(Collected data)

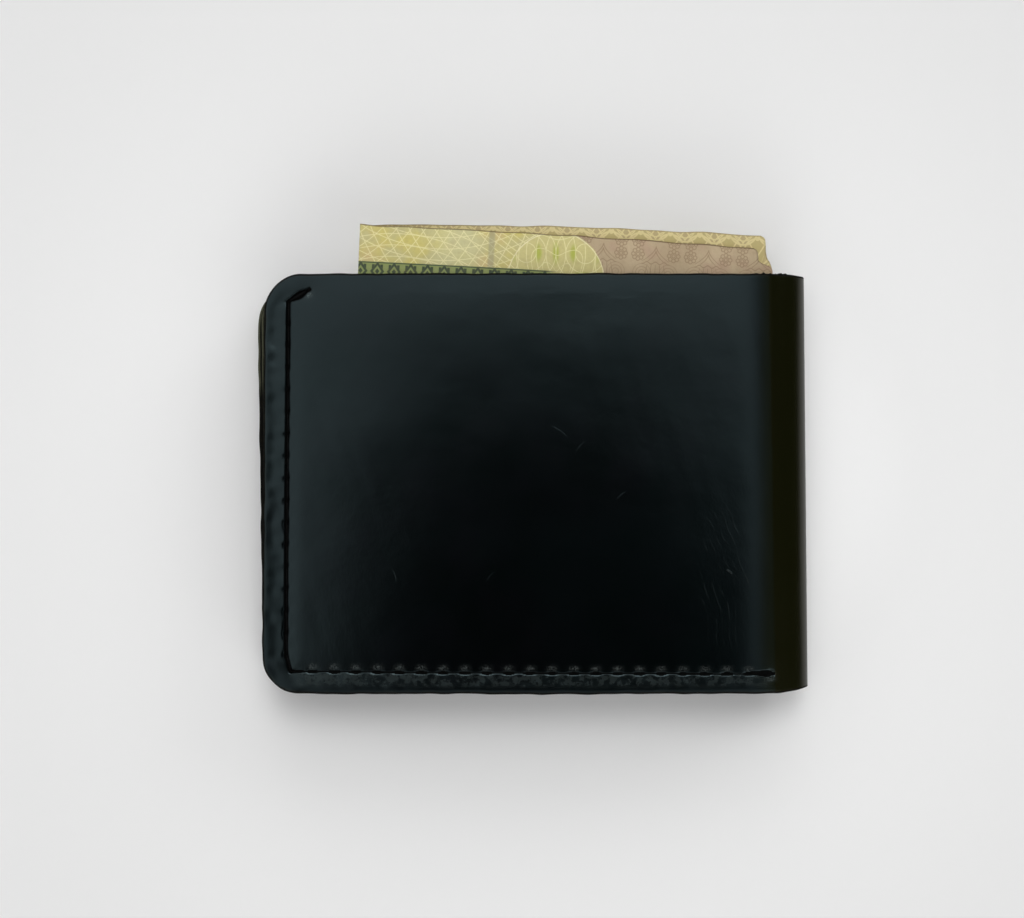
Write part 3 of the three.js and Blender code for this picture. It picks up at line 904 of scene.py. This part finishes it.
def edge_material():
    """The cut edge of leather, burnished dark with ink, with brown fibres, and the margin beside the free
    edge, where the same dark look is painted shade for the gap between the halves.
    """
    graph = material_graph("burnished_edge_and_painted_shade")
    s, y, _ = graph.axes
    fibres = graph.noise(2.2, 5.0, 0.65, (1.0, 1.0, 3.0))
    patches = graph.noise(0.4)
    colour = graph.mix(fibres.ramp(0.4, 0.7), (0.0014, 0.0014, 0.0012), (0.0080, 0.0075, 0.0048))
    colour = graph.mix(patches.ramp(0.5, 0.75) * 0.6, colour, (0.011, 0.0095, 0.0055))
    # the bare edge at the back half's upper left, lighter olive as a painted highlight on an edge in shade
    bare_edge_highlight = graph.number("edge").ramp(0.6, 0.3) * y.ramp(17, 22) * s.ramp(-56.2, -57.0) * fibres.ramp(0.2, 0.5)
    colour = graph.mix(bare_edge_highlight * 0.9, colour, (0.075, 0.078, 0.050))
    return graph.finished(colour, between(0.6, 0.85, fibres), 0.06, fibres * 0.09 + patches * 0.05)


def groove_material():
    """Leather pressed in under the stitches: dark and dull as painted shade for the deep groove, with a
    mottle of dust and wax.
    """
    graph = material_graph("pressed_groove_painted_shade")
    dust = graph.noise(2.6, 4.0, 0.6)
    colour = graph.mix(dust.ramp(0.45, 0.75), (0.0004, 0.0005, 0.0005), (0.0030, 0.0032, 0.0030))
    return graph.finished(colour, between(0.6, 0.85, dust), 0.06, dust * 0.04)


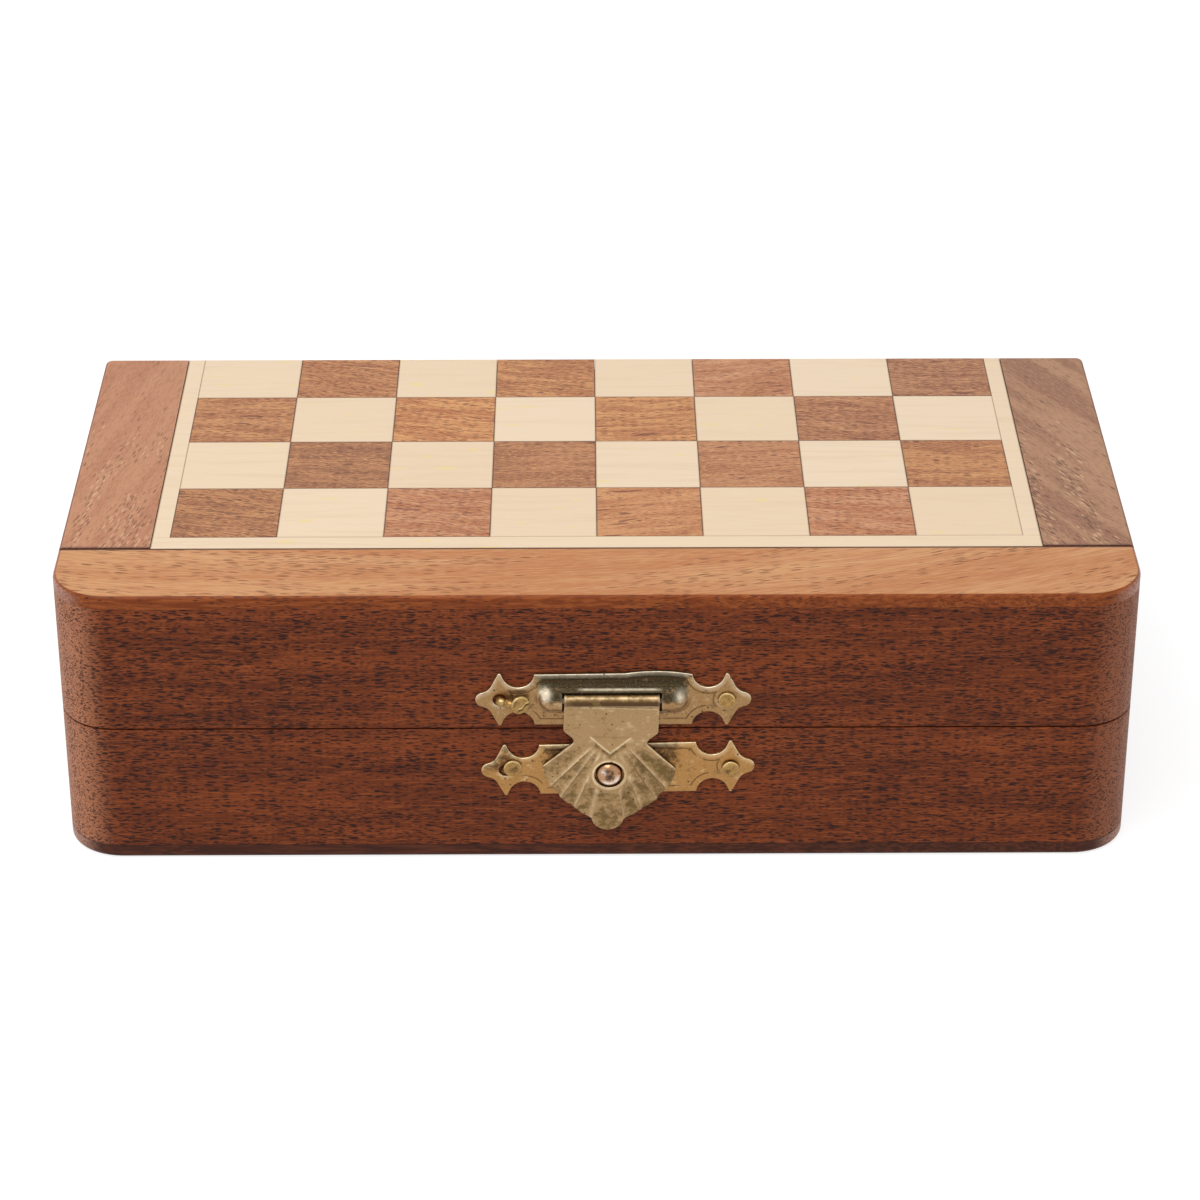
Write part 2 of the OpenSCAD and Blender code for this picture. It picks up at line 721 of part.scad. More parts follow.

● **PROBLEM**
Reproduce the material above, every line of it, exactly.

● **OUTPUT OF THE EXERCISE**
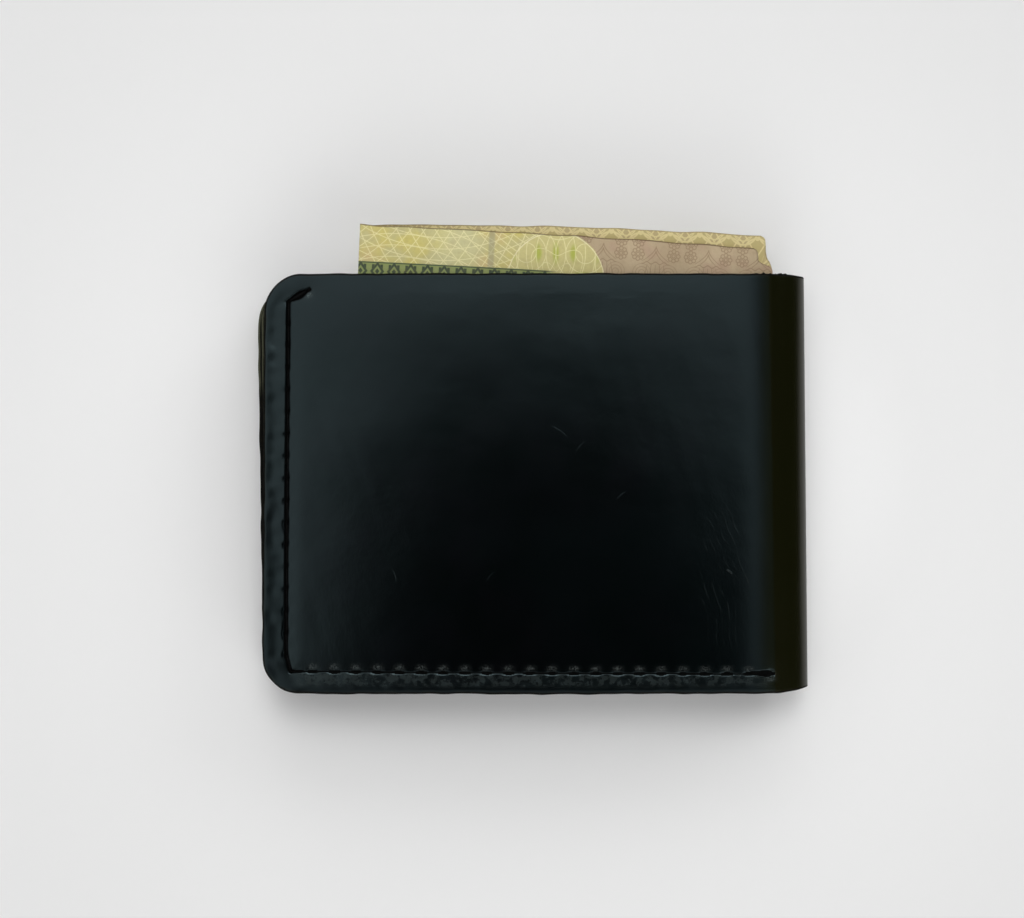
Write part 3 of the three.js and Blender code for this picture. It picks up at line 904 of scene.py. This part finishes it.
def edge_material():
    """The cut edge of leather, burnished dark with ink, with brown fibres, and the margin beside the free
    edge, where the same dark look is painted shade for the gap between the halves.
    """
    graph = material_graph("burnished_edge_and_painted_shade")
    s, y, _ = graph.axes
    fibres = graph.noise(2.2, 5.0, 0.65, (1.0, 1.0, 3.0))
    patches = graph.noise(0.4)
    colour = graph.mix(fibres.ramp(0.4, 0.7), (0.0014, 0.0014, 0.0012), (0.0080, 0.0075, 0.0048))
    colour = graph.mix(patches.ramp(0.5, 0.75) * 0.6, colour, (0.011, 0.0095, 0.0055))
    # the bare edge at the back half's upper left, lighter olive as a painted highlight on an edge in shade
    bare_edge_highlight = graph.number("edge").ramp(0.6, 0.3) * y.ramp(17, 22) * s.ramp(-56.2, -57.0) * fibres.ramp(0.2, 0.5)
    colour = graph.mix(bare_edge_highlight * 0.9, colour, (0.075, 0.078, 0.050))
    return graph.finished(colour, between(0.6, 0.85, fibres), 0.06, fibres * 0.09 + patches * 0.05)


def groove_material():
    """Leather pressed in under the stitches: dark and dull as painted shade for the deep groove, with a
    mottle of dust and wax.
    """
    graph = material_graph("pressed_groove_painted_shade")
    dust = graph.noise(2.6, 4.0, 0.6)
    colour = graph.mix(dust.ramp(0.45, 0.75), (0.0004, 0.0005, 0.0005), (0.0030, 0.0032, 0.0030))
    return graph.finished(colour, between(0.6, 0.85, dust), 0.06, dust * 0.04)


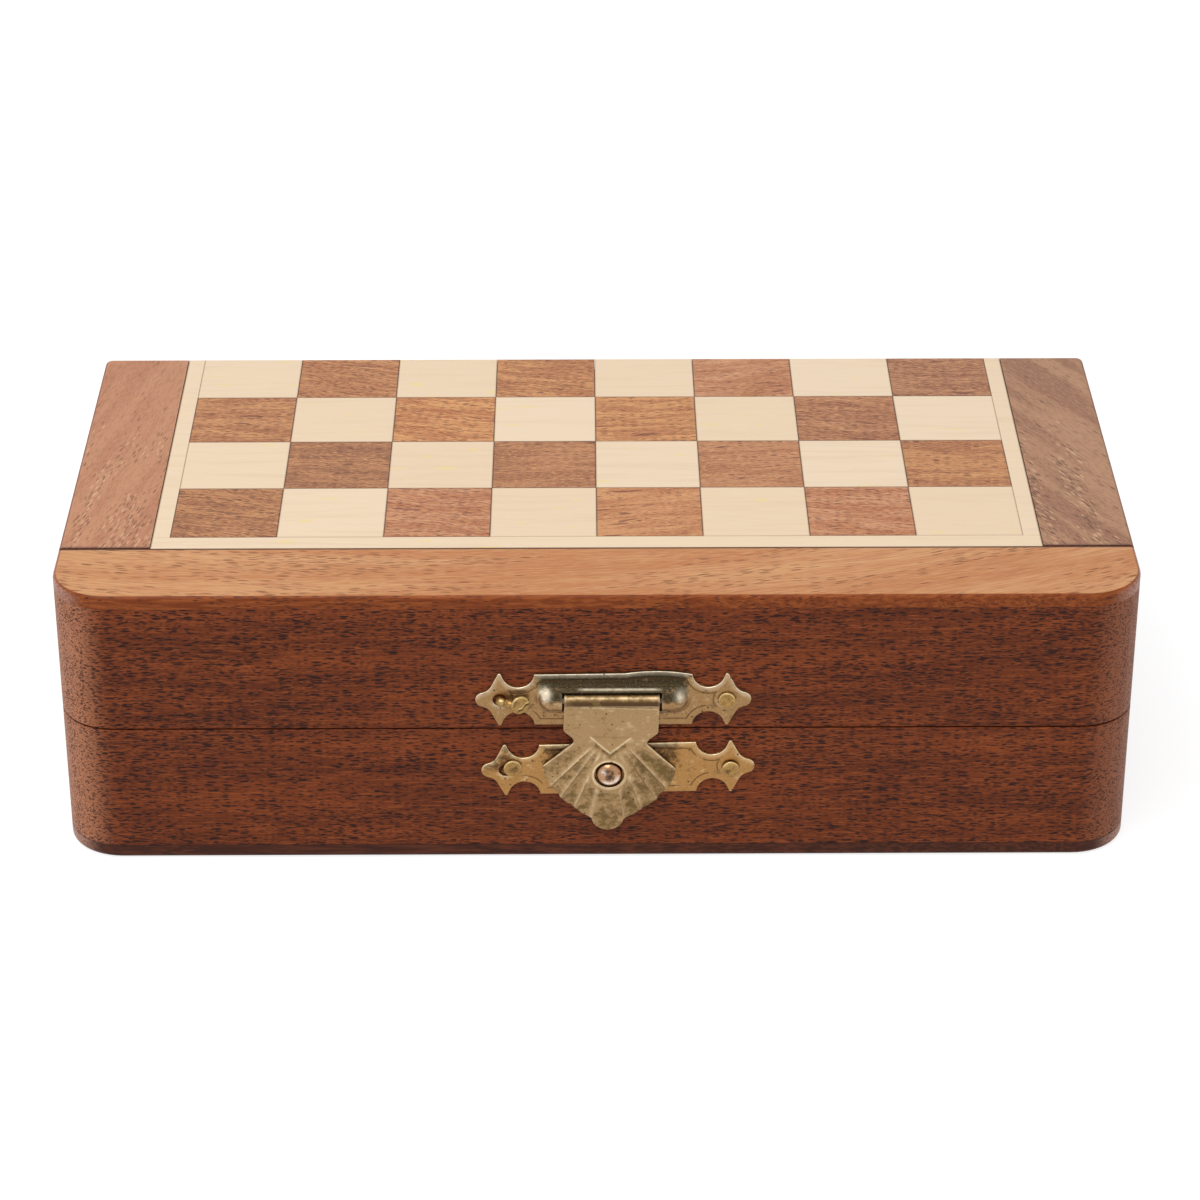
Write part 2 of the OpenSCAD and Blender code for this picture. It picks up at line 721 of part.scad. More parts follow.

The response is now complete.